Il “sottosuolo” nasce con l’intento di separare l’«uomo buono e sensibile» del XIX secolo dall’homme de la nature et de la vérité. Ma non fa che duplicare a totalità rappresentata dall’altro. Il mondo di sotto è, in realtà, un’illusione, il riflesso di una «aspirazione ad imitare» impossibile da realizzare. Nella competizione persino l’astrazione dal desiderio serve a dimostrare superiorità all’«uomo d’azione», sia pure nella negazione. All’uomo del sottosuolo manca il «coraggio» del servo, l’umiltà della rinuncia salvifica, mentre l’atteggiamento signorile estremizzato lascia scorgere soprattutto amarezza. La fenomenologia del sottosuolo, che intreccia orgoglio mortale e paura vitale, fa apparire il doppio mostruoso di cui parla René Girard.
È l’incrollabile orgoglio, l’autocompiacimento nella «voluttà della disperazione» ad impedire il salto, la scelta per la vita? Il desiderio di vivere pienamente, senza scegliere e subire limitazioni è un desiderio romantico. Romanticismo politico di Carl Schmitt costituisce il filo conduttore e la chiave interpretativa del rifiuto delle regole, la spinta verso la negazione nichilista della vita, il destino di ogni romantico disilluso.

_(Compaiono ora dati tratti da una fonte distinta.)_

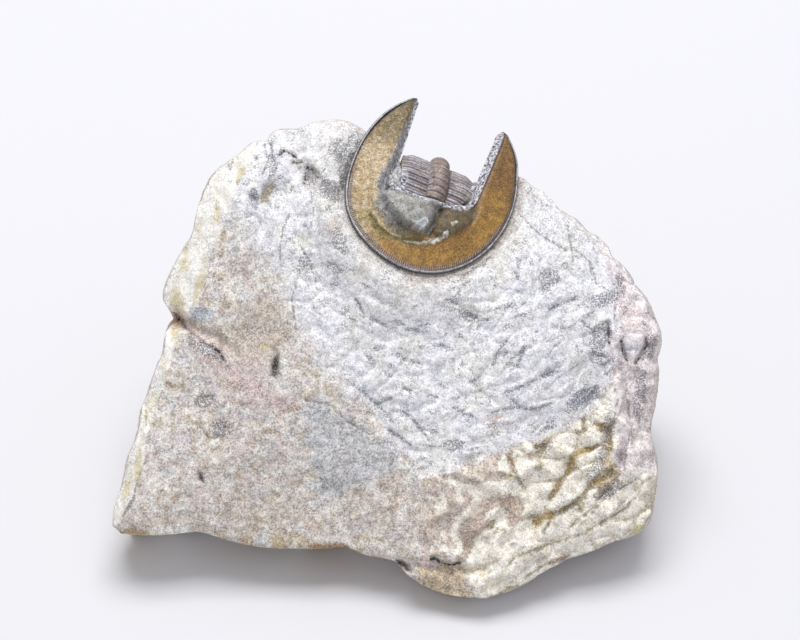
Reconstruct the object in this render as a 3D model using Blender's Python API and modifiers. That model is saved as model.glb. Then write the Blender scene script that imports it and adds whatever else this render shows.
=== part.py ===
"""A harpid trilobite standing on the crest of its block of limestone matrix.

Three loose pieces that never move against each other: the matrix block, the horseshoe-shaped head
shield (cephalon) and the ribbed body (thorax, with the small tail shield fused to its end), which
arches over the crest of the block and runs down its back.
"""

import math

import bmesh
import bpy
import numpy as np
from mathutils import Vector, noise

MM = 0.001

# ---- driving dimensions, in millimetres and degrees --------------------------------------------
GAP = 0.30  # clearance between the fossil plates and the stone

# head shield, in its own frame: x to the animal's right, y backward, z up from the rim's base plane
HEAD_HALF_WIDTH = 15.0  # half the width over the rim
HEAD_FRONT = 18.2  # from the widest line to the front of the rim
ARM_END = 141.0  # angle round the rim, from the front, at which the prolongations end
ARM_INNER = 7.2  # half the opening between the prolongations
ARM_INNER_TIP = 7.7  # the same at the tips
POSTERIOR_Y = -4.8  # the back border of the head, behind the glabella
LEFT_CORNER, RIGHT_CORNER = (2.4, 9.0, 0.9), (5.0, 2.6, 1.4)  # how the border turns into the arms
GIRDER_X, GIRDER_Y, GIRDER_MID = 9.5, 8.5, -3.4  # the inner limit of the brim, an ellipse
RIGHT_SWELL, LEFT_SWELL = 0.028, 0.07  # how far the rim bows out of its ellipse, as shares of it
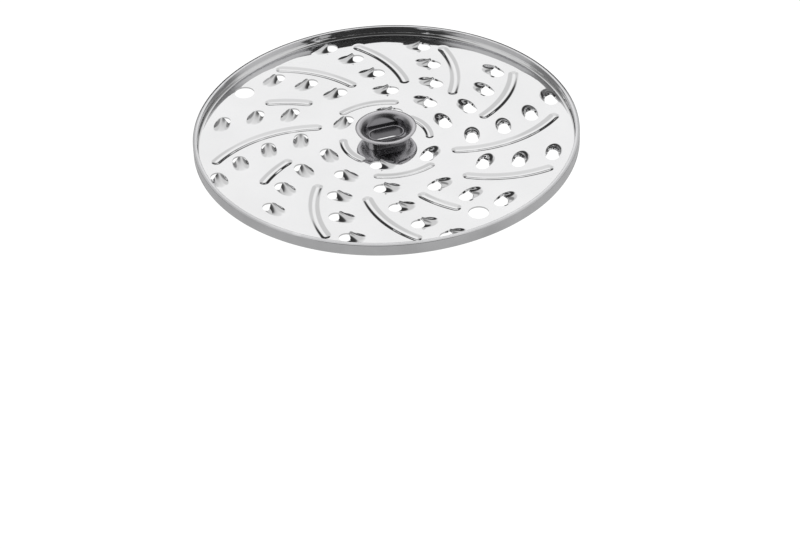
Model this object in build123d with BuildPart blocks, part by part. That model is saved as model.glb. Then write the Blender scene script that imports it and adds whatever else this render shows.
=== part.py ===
from build123d import *

import os
from math import asin, degrees, radians, sin

os.makedirs("parts", exist_ok=True)

# Grating disc of a food processor: pressed sheet, rim ring and drive hub (mm, +Z up).

# ---- driving dimensions -------------------------------------------------------------
disc_radius = 70.0
sheet = 0.6

retainer_height = 1.0
retainer_radius = 11.0

# heights above the underside of the retaining ring, the lowest face
sheet_bottom = retainer_height
sheet_top = sheet_bottom + sheet
rim_top = sheet_bottom + 4.35
flange_top = sheet_bottom + 5.85
insert_top = sheet_bottom + 2.75

# rim ring: a rolled channel that hangs over the sheet's upturned edge
ring_wall = 0.5
ring_lip_bottom = sheet_bottom + 2.35
rim_corner = 0.28
upturn_radius = disc_radius - ring_wall
bend_inner = 1.3

# hub
flange_radius = 11.2
flange_thickness = 0.8
mouth_radius = 8.0
neck_length = 16.0
neck_width = 12.0
neck_corner = 3.2
neck_wall = 0.8
funnel_depth = 1.6
swage_flare = 0.5
slot_length = 12.3
slot_width = 6.4
slot_lip_width = 0.7
slot_lip_height = 0.35

# scoops: hood with a vertical mouth, and a hole in front of it
hood_length = 6.0
hood_height = 2.4
hood_wall = sheet
hood_axis_drop = 0.7
scoop_hole_radius = 2.6
scoop_hole_length = 4.6

# the scoop rows lie on circles through the disc's centre
rows = 12
row_pitch = 360 / rows
row_start = -34.85
row_circle = 105.0
first_track = 37.6
track_step = 2.3
tracks_per_row = 4

# stiffening grooves, pressed down into the sheet
groove_width = 4.4
arc_groove_width = 3.6
groove_depth = 0.6
groove_wall_taper = 60
groove_start = -25.1
groove_circle = 85.0
groove_span = (38.0, 61.7)
short_groove_span = (38.0, 50.0)
long_groove_span = (26.7, 62.3)
long_grooves = (5, 11)
short_grooves = (4, 6, 9)
inner_arc_radius = 15.7
inner_arc_span = (-15.0, 36.0)
outer_arc_radius = 23.5
outer_arc_span = (64.0, 114.0)

# two plain round holes, as (radius from the centre, angle)
round_hole_radius = 3.7
round_holes = ((61.8, 130.0), (57.2, -74.0))


# ---- layout -------------------------------------------------------------------------
def scoop_places():
    """Centre and turn of each scoop; every one meets the food clockwise."""
    places = []
    for row in range(rows):
        row_angle = row_start + row * row_pitch
        for place in range(tracks_per_row):
            track = (0, 2, 1)[row % 3] + 3 * place
            turn = first_track - track * track_step
            radius, angle = row_circle * sin(radians(turn)), row_angle + turn
            if place == tracks_per_row - 1 and row in (5, 11):
                radius, angle = 18.4, row_angle + 12.45
            if place == tracks_per_row - 1 and row in (4, 10):
                radius, angle = 16.3, row_angle - 17.35
            places.append((radius, angle))
    return places


def groove_spans():
    """Angle of origin and radial span of each curved groove."""
    for groove in range(rows):
        span = groove_span
        if groove in long_grooves:
            span = long_groove_span
        elif groove in short_grooves:
            span = short_groove_span
        yield groove_start + groove * row_pitch, span


def polar(radius, angle):
    return Vector(radius, 0, 0).rotate(Axis.Z, angle)


def on_groove_circle(origin_angle, radius):
    return polar(radius, origin_angle + degrees(asin(radius / groove_circle)))


# ---- scoop tools: local +X is the way the mouth looks, Z = 0 is the sheet's top --------
hood_radius = hood_height + hood_axis_drop
hood_axis = Axis((0, 0, -hood_axis_drop), (1, 0, 0))

with BuildPart() as hood:
    with BuildSketch(Plane.XZ):
        with BuildLine():
            crown = ThreePointArc(
                (-hood_length, 0),
                (-0.6 * hood_length, 0.8 * hood_radius - hood_axis_drop),
                (0, hood_height),
            )
            Polyline(crown @ 1, (0, -hood_axis_drop), (-hood_length, -hood_axis_drop), crown @ 0)
        make_face()
    revolve(axis=hood_axis)
    split(bisect_by=Plane.XY.offset(-sheet / 2), keep=Keep.TOP)

with BuildPart() as cavity:
    with BuildSketch(Plane.XZ):
        with BuildLine():
            vault = ThreePointArc(
                (-hood_length + hood_wall, -hood_axis_drop),
                (-0.6 * hood_length, 0.8 * hood_radius - hood_axis_drop - hood_wall),
                (0, hood_height - hood_wall),
            )
            Polyline(vault @ 1, (0, -hood_axis_drop), vault @ 0)
        make_face()
    revolve(axis=hood_axis)
    with BuildSketch(Plane.XY.offset(-2 * sheet)):
        with Locations((scoop_hole_length - scoop_hole_radius, 0)):
            Circle(scoop_hole_radius)
        Rectangle(
            scoop_hole_length - scoop_hole_radius,
            2 * scoop_hole_radius,
            align=(Align.MIN, Align.CENTER),
        )
    extrude(amount=2.5 * sheet)

scoop_locations = [
    Location(polar(radius, angle) + Vector(0, 0, sheet_top), (0, 0, angle - 90))
    for radius, angle in scoop_places()
]

# ---- grating disc -----------------------------------------------------------------------
with BuildPart() as grating_disc:
    with BuildSketch(Plane.XZ) as disc_section:
        with BuildLine():
            Polyline(
                (0, sheet_bottom),
                (upturn_radius, sheet_bottom),
                (upturn_radius, rim_top - ring_wall),
                (upturn_radius - sheet, rim_top - ring_wall),
                (upturn_radius - sheet, sheet_top),
                (0, sheet_top),
                close=True,
            )
        make_face()
        corners = disc_section.vertices().group_by(Axis.X)
        fillet(corners[-2].sort_by(Axis.Y)[0], bend_inner)
        fillet(disc_section.vertices().group_by(Axis.X)[-1].sort_by(Axis.Y)[0], bend_inner + sheet)
    revolve(axis=Axis.Z)

    # curved grooves: a back that stands out under the sheet, and the hollow in its top
    with BuildSketch(Plane.XY.offset(sheet_bottom)) as groove_outlines:
        for origin_angle, (inner, outer) in groove_spans():
            with BuildLine(mode=Mode.PRIVATE) as spine:
                ThreePointArc(*[on_groove_circle(origin_angle, r)
                                for r in (inner, (inner + outer) / 2, outer)])
            SlotArc(spine.edge(), groove_width)
        for half_turn in (0, 180):
            for radius, (start, end) in (
                (inner_arc_radius, inner_arc_span),
                (outer_arc_radius, outer_arc_span),
            ):
                with BuildLine(mode=Mode.PRIVATE) as spine:
                    CenterArc((0, 0), radius, start + half_turn, end - start)
                SlotArc(spine.edge(), arc_groove_width)
    extrude(amount=-groove_depth, taper=groove_wall_taper)
    with BuildSketch(Plane.XY.offset(sheet_top)):
        add(groove_outlines.sketch.moved(Location((0, 0, -sheet_bottom))))
    extrude(amount=-groove_depth, taper=groove_wall_taper, mode=Mode.SUBTRACT)

    with Locations(*scoop_locations):
        add(hood.part)
    with Locations(*scoop_locations):
        add(cavity.part, mode=Mode.SUBTRACT)

    with BuildSketch(Plane.XY):
        RectangleRounded(neck_length, neck_width, neck_corner)
        with Locations(*[polar(radius, angle) for radius, angle in round_holes]):
            Circle(round_hole_radius)
    extrude(amount=2 * sheet_top, mode=Mode.SUBTRACT)
grating_disc.part.label = "grating_disc"
export_step(grating_disc.part, "parts/grating_disc.step")

# ---- rim ring -----------------------------------------------------------------------------
with BuildPart() as rim_ring:
    with BuildSketch(Plane.XZ) as channel:
        with BuildLine():
            Polyline(
                (upturn_radius, sheet_bottom),
                (disc_radius, sheet_bottom),
                (disc_radius, rim_top),
                (upturn_radius - sheet - ring_wall, rim_top),
                (upturn_radius - sheet - ring_wall, ring_lip_bottom),
                (upturn_radius - sheet, ring_lip_bottom),
                (upturn_radius - sheet, rim_top - ring_wall),
                (upturn_radius, rim_top - ring_wall),
                close=True,
            )
        make_face()
        fillet(channel.vertices().group_by(Axis.Y)[-1], rim_corner)
    revolve(axis=Axis.Z)
rim_ring.part.label = "rim_ring"
export_step(rim_ring.part, "parts/rim_ring.step")

# ---- hub collar ---------------------------------------------------------------------------
with BuildPart() as hub_collar:
    # swaged foot, straight neck, funnel and flange
    with BuildSketch(Plane.XY):
        RectangleRounded(
            neck_length + 2 * swage_flare, neck_width + 2 * swage_flare, neck_corner + swage_flare
        )
    with BuildSketch(Plane.XY.offset(swage_flare)):
        RectangleRounded(neck_length, neck_width, neck_corner)
    loft()
    with BuildSketch(Plane.XY.offset(swage_flare)):
        RectangleRounded(neck_length, neck_width, neck_corner)
    extrude(amount=flange_top - flange_thickness - funnel_depth - swage_flare)
    with BuildSketch(Plane.XY.offset(flange_top - flange_thickness - funnel_depth)):
        RectangleRounded(neck_length, neck_width, neck_corner)
    with BuildSketch(Plane.XY.offset(flange_top - flange_thickness)):
        Circle(mouth_radius + neck_wall)
    loft()
    with BuildSketch(Plane.XY.offset(flange_top - flange_thickness)):
        Circle(flange_radius)
    extrude(amount=flange_thickness)
    fillet(hub_collar.edges().filter_by(GeomType.CIRCLE).group_by(SortBy.RADIUS)[-1], 0.38)

    # the pocket through it
    with BuildSketch(Plane.XY):
        RectangleRounded(
            neck_length - 2 * neck_wall, neck_width - 2 * neck_wall, neck_corner - neck_wall
        )
    extrude(amount=flange_top - funnel_depth, mode=Mode.SUBTRACT)
    with BuildSketch(Plane.XY.offset(flange_top - funnel_depth)):
        RectangleRounded(
            neck_length - 2 * neck_wall, neck_width - 2 * neck_wall, neck_corner - neck_wall
        )
    with BuildSketch(Plane.XY.offset(flange_top)):
        Circle(mouth_radius)
    loft(mode=Mode.SUBTRACT)
hub_collar.part.label = "hub_collar"
export_step(hub_collar.part, "parts/hub_collar.step")

# ---- drive insert -------------------------------------------------------------------------
with BuildPart() as drive_insert:
    with BuildSketch(Plane.XY):
        RectangleRounded(
            neck_length - 2 * neck_wall, neck_width - 2 * neck_wall, neck_corner - neck_wall
        )
    extrude(amount=insert_top)
    with BuildSketch(Plane.XY.offset(insert_top)):
        SlotOverall(slot_length + 2 * slot_lip_width, slot_width + 2 * slot_lip_width)
    extrude(amount=slot_lip_height)
    with BuildSketch(Plane.XY):
        SlotOverall(slot_length, slot_width)
    extrude(amount=flange_top, mode=Mode.SUBTRACT)
    lip_edges = drive_insert.faces().sort_by(Axis.Z)[-1].edges()
    fillet(lip_edges, 0.15)
drive_insert.part.label = "drive_insert"
export_step(drive_insert.part, "parts/drive_insert.step")

# ---- hub retaining ring -------------------------------------------------------------------
with BuildPart() as hub_retaining_ring:
    with BuildSketch(Plane.XY):
        Circle(retainer_radius)
    extrude(amount=retainer_height)
    chamfer(hub_retaining_ring.edges().group_by(Axis.Z)[0], 0.3)
    with BuildSketch(Plane.XY):
        RectangleRounded(neck_length, neck_width, neck_corner)
    extrude(amount=retainer_height, mode=Mode.SUBTRACT)
    with BuildSketch(Plane.XY):
        RectangleRounded(
            neck_length + 2 * swage_flare, neck_width + 2 * swage_flare, neck_corner + swage_flare
        )
    with BuildSketch(Plane.XY.offset(swage_flare)):
        RectangleRounded(neck_length, neck_width, neck_corner)
    loft(mode=Mode.SUBTRACT)
hub_retaining_ring.part.label = "hub_retaining_ring"
export_step(hub_retaining_ring.part, "parts/hub_retaining_ring.step")
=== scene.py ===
from math import asin, atan2, cos, pi, radians, sin, sqrt

import bpy
from mathutils import Euler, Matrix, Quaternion, Vector


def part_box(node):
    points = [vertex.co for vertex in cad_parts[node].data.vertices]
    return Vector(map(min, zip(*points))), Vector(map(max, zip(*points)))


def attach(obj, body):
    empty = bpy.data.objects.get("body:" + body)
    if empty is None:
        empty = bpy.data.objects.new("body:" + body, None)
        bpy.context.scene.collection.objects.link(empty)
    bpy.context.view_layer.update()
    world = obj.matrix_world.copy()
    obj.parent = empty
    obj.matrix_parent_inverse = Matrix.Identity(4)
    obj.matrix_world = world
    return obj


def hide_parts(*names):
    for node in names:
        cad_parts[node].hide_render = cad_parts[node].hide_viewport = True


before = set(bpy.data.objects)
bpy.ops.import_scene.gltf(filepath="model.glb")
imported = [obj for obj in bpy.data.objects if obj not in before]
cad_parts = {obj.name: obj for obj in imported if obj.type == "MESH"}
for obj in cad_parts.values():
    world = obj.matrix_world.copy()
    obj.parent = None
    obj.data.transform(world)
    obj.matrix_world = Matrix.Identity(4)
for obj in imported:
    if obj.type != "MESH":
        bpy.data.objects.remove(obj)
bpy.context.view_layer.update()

mm = 0.001
slack = 0.01 * mm  # how far off a picked point may lie
weld = 0.004 * mm  # points nearer than this become one

# where the parts sit, read off the frame
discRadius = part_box("rim_ring")[1].x
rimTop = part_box("rim_ring")[1].z
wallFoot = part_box("rim_ring")[0].z
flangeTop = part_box("hub_collar")[1].z
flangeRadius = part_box("hub_collar")[1].x
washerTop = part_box("hub_retaining_ring")[1].z
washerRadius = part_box("hub_retaining_ring")[1].x
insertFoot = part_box("drive_insert")[0].z
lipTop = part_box("drive_insert")[1].z
sheetThickness = 0.6 * mm
sheetTop = washerTop + sheetThickness


# helpers for working by place
def startFresh():
    if bpy.context.object and bpy.context.object.mode == "EDIT":
        bpy.ops.object.mode_set(mode="OBJECT")
    bpy.ops.object.select_all(action="DESELECT")


def makeActive(piece):
    startFresh()
    piece.select_set(True)
    bpy.context.view_layer.objects.active = piece


def named(name):
    piece = bpy.context.object
    piece.name = name
    piece.data.name = name
    return piece


def pick(piece, test):  # selects the vertices that pass the test, and stays in edit mode
    makeActive(piece)
    bpy.ops.object.mode_set(mode="EDIT")
    bpy.ops.mesh.select_mode(type="VERT")
    bpy.ops.mesh.select_all(action="DESELECT")
    bpy.ops.object.mode_set(mode="OBJECT")
    for v in piece.data.vertices:
        v.select = test(v.co)
    bpy.ops.object.mode_set(mode="EDIT")


def done():
    bpy.ops.object.mode_set(mode="OBJECT")


def scaleFlat(x, y):  # what is picked, about the Z axis
    bpy.ops.transform.resize(value=(x, y, 1), center_override=(0, 0, 0))


def extrudeUp(rise, grow=1):
    bpy.ops.mesh.extrude_edges_move(TRANSFORM_OT_translate={"value": (0, 0, rise)})
    if grow != 1:
        scaleFlat(grow, grow)


def joinAll(pieces, name):
    startFresh()
    for piece in pieces:
        piece.select_set(True)
    bpy.context.view_layer.objects.active = pieces[0]
    bpy.ops.object.join()
    return named(name)


def copyTo(master, place, turn):
    makeActive(master)
    bpy.ops.object.duplicate()
    piece = bpy.context.object
    piece.location = place
    piece.rotation_euler.z = turn
    return piece


def applyPlace(piece):
    makeActive(piece)
    bpy.ops.object.transform_apply(location=True, rotation=True, scale=True)


def applyModifiers(piece):
    makeActive(piece)
    for modifier in list(piece.modifiers):
        bpy.ops.object.modifier_apply(modifier=modifier.name)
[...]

Nel percorso esistenziale e letterario di Dostoevskij Memorie dal sottosuolo segna l’impossibilità della scelta e apre alla questione della trascendenza, poiché rivela l’incapacità “autoredentiva” dell’uomo. A negargli la speranza soteriologica è proprio l’ostinazione sotterranea, la dimensione puramente razionale della mente. D’altronde il desiderio di «cavar la lingua di fronte al palazzo di cristallo» racchiude tutto il senso di annichilimento del “sottosuolo”, ultima enclave esistenziale protetta dalle ingerenze del positivismo.
Ma di fronte alla «neutralizzazione totale» operata nello «Stato tecnicizzato» – portato epigonale della filosofia positivista – il problema del chi decide diviene sempre più pressante. Chiunque abbia i mezzi tecnici per farlo è libero di annientare l’altro. Non è più possibile procrastinare la risoluzione del problema del potere, giacché la mancata rinuncia alla violenza condannerebbe il mondo alla fine.